IoT and Home Lab Monitoring
Hobbyists and IoT engineers use Grafana with InfluxDB or Prometheus to monitor sensor data from home automation systems, weather stations, solar panels, and network equipment. The active open-source community has created plugins and dashboards for virtually every home monitoring scenario.
Learning Curve
Datadog
Steep. Basic infrastructure monitoring with the agent and default dashboards can be set up in an afternoon, but mastering Datadog's full capabilities — custom metrics, advanced monitor configurations, log pipeline processing, APM instrumentation, and cost optimization — takes several weeks. The query language for logs and metrics has its own syntax that experienced Splunk or Prometheus users will need to relearn. Teams typically designate one or two 'Datadog champions' who build expertise and create reusable dashboards and monitors for others.
Grafana
Moderate to steep. Installing Grafana and connecting a data source takes minutes, and importing community dashboards provides instant value. However, building custom dashboards requires learning the query language of your data source (PromQL for Prometheus, LogQL for Loki, SQL for databases), understanding panel configuration options, and mastering template variables. Self-hosting the full LGTM stack adds significant operational complexity.

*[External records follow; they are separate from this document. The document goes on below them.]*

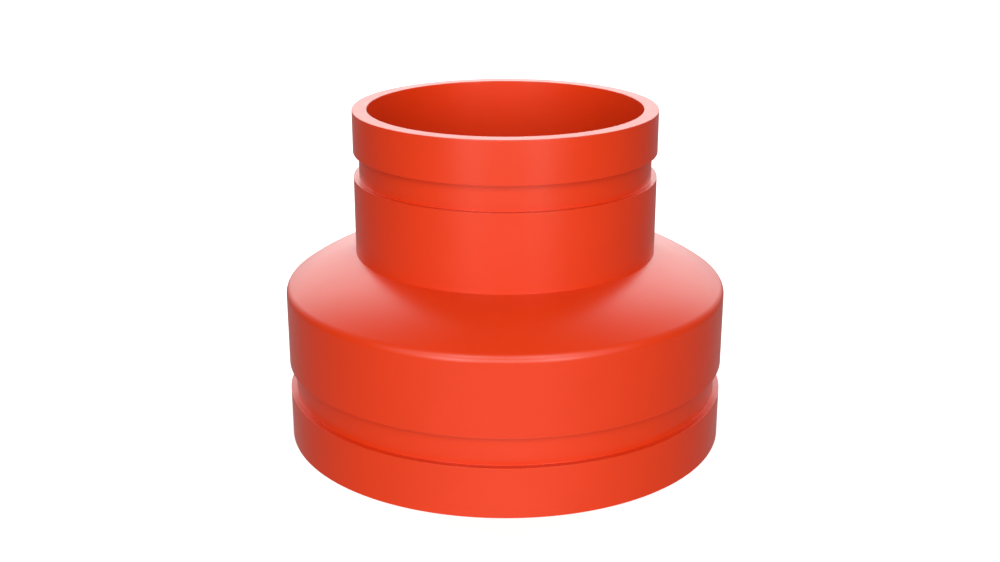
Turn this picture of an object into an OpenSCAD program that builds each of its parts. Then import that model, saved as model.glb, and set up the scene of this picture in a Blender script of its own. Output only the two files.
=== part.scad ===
// Grooved concentric reducer: a short steel pipe fitting with a 6 inch grooved end below and a
// 4 inch grooved end above. Two pipe nipples and a domed ring between them are welded into one
// pressure-tight body. Millimetres. The pipe axis is Z, and the origin is the middle of the
// large end's face, on which the fitting stands.

/* [Overall] */
// Height from the large end's face to the small end's face
height = 127; // [115:0.5:160]
// Wall thickness of both pipe nipples
pipe_wall = 5.5; // [5:0.1:6]
// Radius on the edges of the pipe ends
end_round = 0.3; // [0.2:0.1:1]
// Radius on the lips and in the corners of the grooves
groove_round = 0.2; // [0.1:0.1:0.6]

/* [Large end] */
// Outside diameter of the large end
large_od = 168.3; // [166:0.1:170]
// Gasket seat, from the pipe's end to the groove
large_seat = 19.05; // [14:0.05:22]
// Width of the groove
large_groove_w = 11.11; // [8:0.01:13]
// Depth of the groove
large_groove_d = 2.34; // [1.5:0.01:2.8]

/* [Small end] */
// Outside diameter of the small end
small_od = 114.3; // [112:0.1:118]
// Gasket seat, from the pipe's end to the groove
small_seat = 15.88; // [12:0.01:19]
// Width of the groove
small_groove_w = 9.53; // [7:0.01:12]
// Depth of the groove
small_groove_d = 2.11; // [1.5:0.01:2.6]

/* [Shoulder] */
// Height of the large end's straight side
side_h = 57.3; // [50:0.1:62]
// Radius of the corner between the side and the dome
corner_r = 4; // [3:0.1:5]
// Radius of the dome's outer face
dome_r = 73; // [70:0.5:80]
// Slope of the dome at the corner, in degrees
dome_slope = 36; // [34:0.5:38]
// Thickness of the domed ring
ring_t = 6.5; // [5.5:0.1:7]

/* [Welds] */
// Angle of each bevel in the corner weld, in degrees
bevel = 30; // [25:1:35]
// Square land that each bevel leaves at its root
land = 1.3; // [1:0.1:2]
// Gap between the two lands
root_gap = 1.2; // [0.8:0.1:1.6]
// Height of the root bead on the inside
root_bead = 0.4; // [0.1:0.1:0.4]
// Leg of the fillet weld inside the neck
fillet_leg = 5; // [3:0.5:6]
// Length of the small nipple below its fillet weld
stub = 1.5; // [1:0.5:4]

/* [Hidden] */
$fn = 180;
// Colour of the paint
enamel = [0.97, 0.31, 0.19];

large_r = large_od / 2;
small_r = small_od / 2;
large_bore_r = large_r - pipe_wall;
small_bore_r = small_r - pipe_wall;

corner_c = [large_r - corner_r, side_h];
dome_c = corner_c - (dome_r - corner_r) * [sin(dome_slope), cos(dome_slope)];
under_r = dome_r - ring_t;

// The dome is a ring of circular arcs about dome_c. These two find the slope of such an arc at a
// distance from the pipe axis, and the point on it that has a given slope.
function slope_at(arc_r, axis_distance) = asin((axis_distance - dome_c.x) / arc_r);
function on_dome(arc_r, slope) = dome_c + arc_r * [sin(slope), cos(slope)];

// Angle that a length takes up on an arc, in degrees
function span(length, arc_r) = length / arc_r * 180 / PI;

neck_slope = slope_at(dome_r, small_r);
hole_slope = slope_at(under_r, small_r);
wall_slope = slope_at(under_r, large_bore_r);
root_slope = wall_slope - span(root_gap, under_r);
toe_slope = root_slope - span((ring_t - land) * tan(bevel), dome_r);
bead_slope = root_slope - span(root_gap, under_r);
fillet_slope = slope_at(under_r, small_r + fillet_leg);
nipple_top = on_dome(under_r, wall_slope).y - root_gap / 2;
bevel_foot = nipple_top - (pipe_wall - land) * tan(bevel);
hole_z = on_dome(under_r, hole_slope).y;

// Points along the dome between two slopes, in equal steps
function dome_arc(arc_r, from, to, steps) =
    [for (i = [0:steps]) on_dome(arc_r, from + (to - from) * i / steps)];

// Points from a up to but not including b, on an arc that stands out to the left of a-b by rise
function bulge(a, b, rise, steps = 6) =
    let (half = norm(b - a) / 2,
         arc_r = (half * half + rise * rise) / (2 * rise),
         along = (b - a) / (2 * half),
         left = [-along.y, along.x],
         centre = (a + b) / 2 - (arc_r - rise) * left,
         sweep = asin(half / arc_r))
    [for (i = [0:steps - 1]) let (t = sweep * (2 * i / steps - 1))
        centre + arc_r * (sin(t) * along + cos(t) * left)];

function unit(v) = v / norm(v);

// Points that round corner b of the outline a, b, c with radius r
function rounded_corner(a, b, c, r, steps = 4) =
    let (u = unit(a - b),
         v = unit(c - b),
         half = acos(u * v) / 2,
         centre = b + unit(u + v) * r / sin(half),
         p = b + u * r / tan(half) - centre,
         q = b + v * r / tan(half) - centre,
         start = atan2(p.y, p.x),
         turn = atan2(p.x * q.y - p.y * q.x, p * q))
    [for (i = [0:steps]) let (t = start + turn * i / steps) centre + r * [cos(t), sin(t)]];

// An outline from corners given as [x, y, radius]; a radius of 0 leaves the corner sharp
function outline(corners) =
    let (n = len(corners), at = [for (c = corners) [c.x, c.y]])
    [for (i = [0:n - 1])
        each (corners[i][2] == 0 ? [at[i]]
            : rounded_corner(at[(i + n - 1) % n], at[i], at[(i + 1) % n], corners[i][2]))];

// One half of a section, turned about the pipe axis
module turned(points) {
    rotate_extrude() polygon(points);
}

// Corners of a cut groove in a pipe's side, between heights z_low and z_high
function groove(pipe_r, depth, z_low, z_high) = [
    [pipe_r, z_low, groove_round],
    [pipe_r - depth, z_low, groove_round],
    [pipe_r - depth, z_high, groove_round],
    [pipe_r, z_high, groove_round]];

// 6 inch pipe nipple: gasket seat and groove below, bevelled for the corner weld on top
module large_end_nipple() {
    color(enamel) turned(outline(concat(
        [[large_bore_r, 0, end_round], [large_r, 0, end_round]],
        groove(large_r, large_groove_d, large_seat, large_seat + large_groove_w),
        [[large_r, bevel_foot, 0], [large_bore_r + land, nipple_top, 0], [large_bore_r, nipple_top, 0]])));
}

// Weld between the large nipple and the ring, dressed on the outside to a round corner
module corner_weld() {
    color(enamel) turned(concat(
        [[large_bore_r, nipple_top], [large_bore_r + land, nipple_top], [large_r, bevel_foot]],
        [for (i = [0:9]) let (slope = 90 + (dome_slope - 90) * i / 9)
            corner_c + corner_r * [sin(slope), cos(slope)]],
        [for (i = [1:4]) on_dome(dome_r, dome_slope + (toe_slope - dome_slope) * i / 4)],
        [on_dome(under_r + land, root_slope), on_dome(under_r, root_slope)],
        bulge(on_dome(under_r, bead_slope), [large_bore_r, nipple_top], -root_bead)));
}

// Domed ring that closes the space between the two nipples
module domed_ring() {
    color(enamel) turned(concat(
        dome_arc(dome_r, toe_slope, neck_slope, 14),
        dome_arc(under_r, hole_slope, root_slope, 14),
        [on_dome(under_r + land, root_slope)]));
}

// Fillet weld inside, between the small nipple's stub and the underside of the ring
module neck_weld() {
    face = bulge([small_r, hole_z - fillet_leg], on_dome(under_r, fillet_slope), -fillet_leg / 12);
    color(enamel) turned(concat(face, dome_arc(under_r, fillet_slope, hole_slope, 3)));
}

// 4 inch pipe nipple: set through the ring, with the groove and gasket seat on top
module small_end_nipple() {
    bottom = hole_z - fillet_leg - stub;
    groove_top = height - small_seat;
    color(enamel) turned(outline(concat(
        [[small_bore_r, bottom, end_round], [small_r, bottom, end_round]],
        groove(small_r, small_groove_d, groove_top - small_groove_w, groove_top),
        [[small_r, height, end_round], [small_bore_r, height, end_round]])));
}

large_end_nipple();
corner_weld();
domed_ring();
neck_weld();
small_end_nipple();
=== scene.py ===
"""The looks of a grooved concentric reducer: one welded steel pipe fitting in orange-red enamel.

Every piece is round about the Z axis. Lengths are in metres, and places come from the CAD nodes'
boxes and from the few sizes below that a box doesn't give.
"""
import math

import bpy
import numpy as np
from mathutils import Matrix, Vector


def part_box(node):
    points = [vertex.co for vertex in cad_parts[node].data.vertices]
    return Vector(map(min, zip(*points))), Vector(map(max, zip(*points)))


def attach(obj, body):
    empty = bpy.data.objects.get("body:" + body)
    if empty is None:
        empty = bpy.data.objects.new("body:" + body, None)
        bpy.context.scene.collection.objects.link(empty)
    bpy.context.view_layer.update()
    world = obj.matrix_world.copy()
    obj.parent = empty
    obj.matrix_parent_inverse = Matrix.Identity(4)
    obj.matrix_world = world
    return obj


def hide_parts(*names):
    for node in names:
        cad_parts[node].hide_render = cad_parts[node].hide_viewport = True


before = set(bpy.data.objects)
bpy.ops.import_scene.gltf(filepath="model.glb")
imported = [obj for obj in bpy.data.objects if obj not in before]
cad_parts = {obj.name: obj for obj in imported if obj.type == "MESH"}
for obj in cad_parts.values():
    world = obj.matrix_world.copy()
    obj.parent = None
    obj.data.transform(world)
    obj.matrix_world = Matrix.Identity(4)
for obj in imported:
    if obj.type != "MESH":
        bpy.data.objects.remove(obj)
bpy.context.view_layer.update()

MM = 0.001

# Sizes of the fitting, as in the CAD source
pipe_wall = 5.5 * MM
end_round = 0.3 * MM
large_seat, large_groove_w, large_groove_d = 19.05 * MM, 11.11 * MM, 2.34 * MM
small_seat, small_groove_w, small_groove_d = 15.88 * MM, 9.53 * MM, 2.11 * MM
side_h = 57.3 * MM
corner_r = 4 * MM
dome_r = 73 * MM
dome_slope = math.radians(36)
ring_t = 6.5 * MM
land = 1.3 * MM
root_gap = 1.2 * MM
root_bead = 0.4 * MM
fillet_leg = 5 * MM
fillet_bulge = fillet_leg / 12
bevel = math.radians(30)

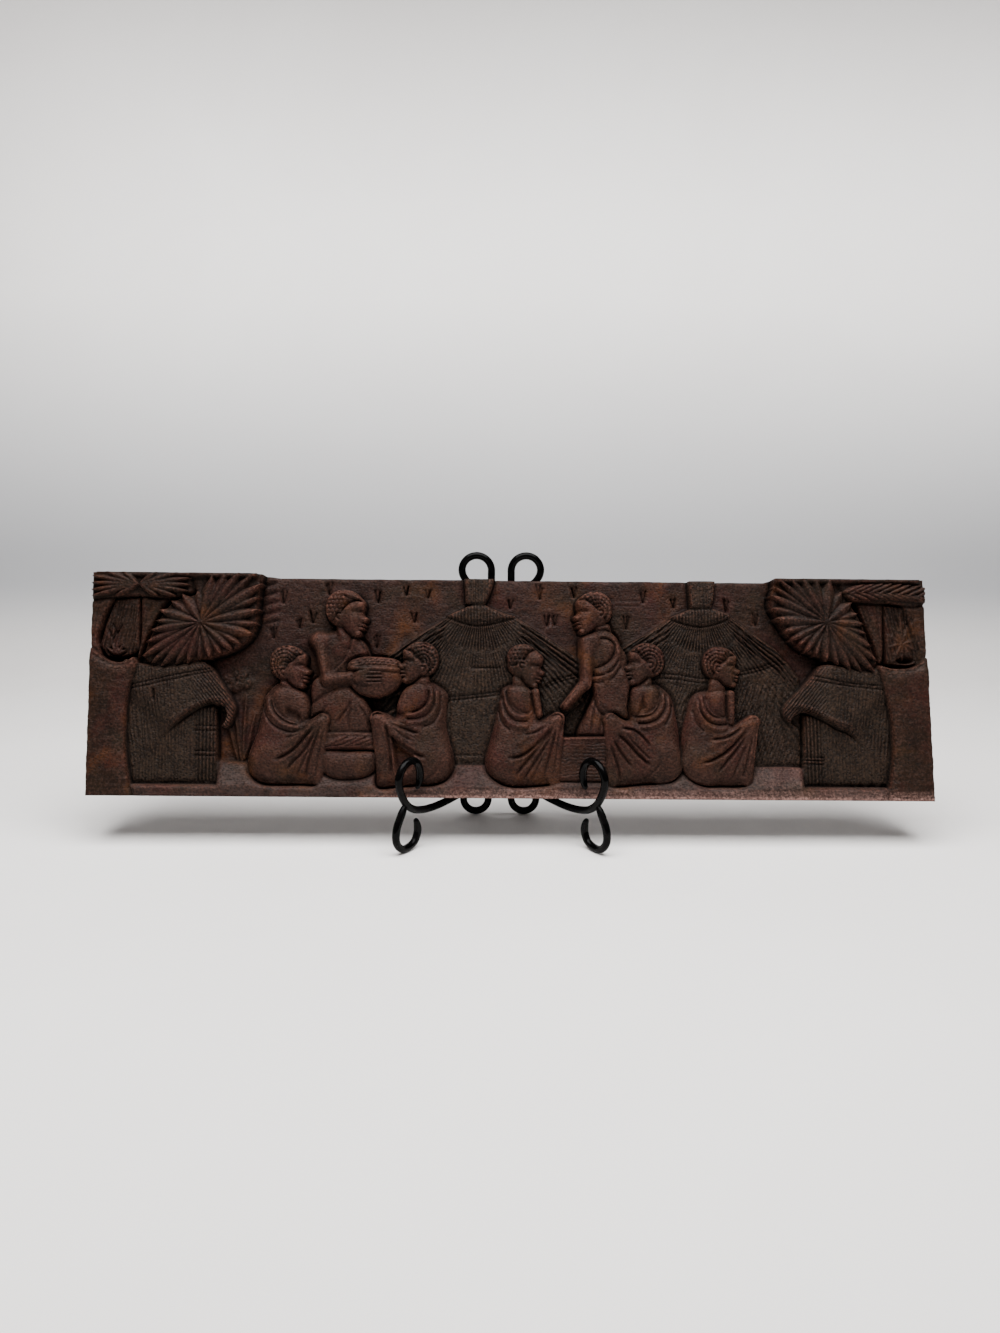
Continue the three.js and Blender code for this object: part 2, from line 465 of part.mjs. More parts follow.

Most teams need 2-4 weeks to become productive with custom dashboards and alerting.
FAQ
How does Datadog pricing work, and how can I control costs?
Datadog prices each product separately: infrastructure monitoring starts at $15/host/month, APM at $31/host/month, and log management charges for both ingestion ($0.10/GB) and indexing ($1.70/million events). Costs add up fast when you enable multiple products. To control spending, use log exclusion filters to avoid indexing noisy logs, set up usage monitors to alert on cost spikes, consider annual committed-use discounts, and be selective about which hosts get APM instrumentation.
How does Datadog compare to Prometheus and Grafana?
Prometheus + Grafana is open-source and free to run, but requires significant operational effort — you manage storage, scaling, high availability, and upgrades yourself. Datadog is fully managed SaaS with no infrastructure to maintain. Prometheus excels at Kubernetes-native metric collection with PromQL, while Datadog offers broader coverage including APM, logs, RUM, and SIEM in one platform. For teams that can invest in ops, Prometheus is more cost-effective at scale. For teams that want turnkey observability, Datadog saves engineering time.
Is Grafana free to use in production?
Yes. Grafana OSS (open-source) is completely free with no usage limits, user limits, or feature restrictions. You can self-host it for production monitoring at any scale. Grafana Cloud also offers a free tier with 10,000 metrics series and 50GB logs per month. The only cost for self-hosting is the infrastructure to run Grafana and your chosen data sources (Prometheus, Loki, etc.).
How does Grafana compare to Datadog?
Grafana is open-source and data-source agnostic — you bring your own data backends. Datadog is a proprietary, fully managed SaaS with integrated data storage. Grafana is significantly cheaper (free for self-hosted) but requires more operational effort. Datadog provides a turnkey experience with auto-discovery, 750+ integrations, and bundled storage. Choose Grafana for cost control and flexibility; choose Datadog for convenience and less operational overhead.
Which is cheaper, Datadog or Grafana?
Datadog starts at Free / $15/host/mo, while Grafana starts at Free (OSS) / $29/mo Cloud. Consider which pricing model aligns better with your team size and usage patterns — per-seat pricing adds up differently than flat-rate plans.